Mucho de este trabajo de comunicación lo hizo precisamente aquí, desde donde escribo hoy, en su columna de jueves quincenal del Diario El Comercio –organización a la agradezco mucho el gesto de permitirme este espacio cargado de simbolismo para su despedida–. Durante décadas y centenares de artículos de opinión, Roberto insistió en la importancia de tener una descentralización funcional que preserve el carácter unitario de la nación y lleve servicios a los ciudadanos. Asimismo, contar con un marco laboral y tributario que promueva a la inversión y creación de valor, una economía abierta y competitiva, un acuerdo institucional que logre estabilidad política y consensos, y un aparato estatal eficiente, entre otros varios asuntos. Siempre se preocupó de expresar sus ideas con la mayor claridad posible y se tomaba muy en serio este trabajo. Podía pasar horas buscando la metáfora exacta o el verbo preciso que le permitiese explicar mejor los conceptos, y siguió escribiendo diligentemente estas columnas aun cuando le costaba muchísimo esfuerzo hacerlo debido al avance de su enfermedad. Era un convencido de que sin más y mejor comunicación, a lo largo y ancho de todo el Perú, el cambio para mejor no era posible.

Quienes lo conocimos personalmente hemos perdido a un guía y referente, a un amigo fiel y sincero, y a alguien con un notable sentido del humor. Para la familia del , organización que él fundó en 1994 y a la que siempre permaneció ligado como presidente o en otras capacidades, la partida de Roberto es una pérdida inconmensurable, pero sus ideas e ideales permanecerán siempre vigentes a través de la institución. Su sello queda en el ADN del IPE y su equipo.

Sabemos de sobra que la mejor manera de honrar su legado es continuar en la lucha por los valores que él siempre defendió. Durante sus años de vida, Roberto vio al país sucumbir a cantos de sirena.

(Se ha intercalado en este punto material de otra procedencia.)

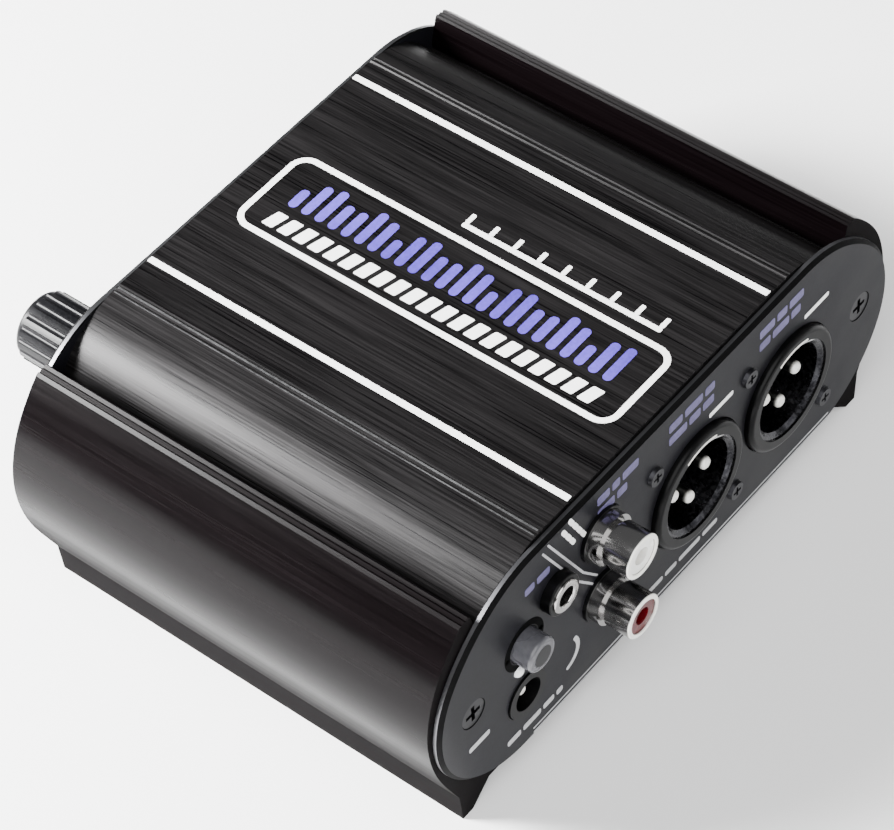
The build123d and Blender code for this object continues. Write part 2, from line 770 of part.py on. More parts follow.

Estos aparecen camuflados en proyectos políticos que prometen progreso equitativo a cambio de la libertad, y que al final no entregan lo primero ni devuelven la segunda. Sus lecciones para evitar este desenlace son hoy más importantes que nunca.

No es exagerado decir que gracias a su trabajo hoy millones de peruanos vivimos mejor. Roberto ha partido, pero felizmente se cuidó de dejarnos las reflexiones y los instrumentos que necesitamos para mantener vivo su legado de libertad. Y con ese agradecimiento, Roberto, nos quedaremos para siempre.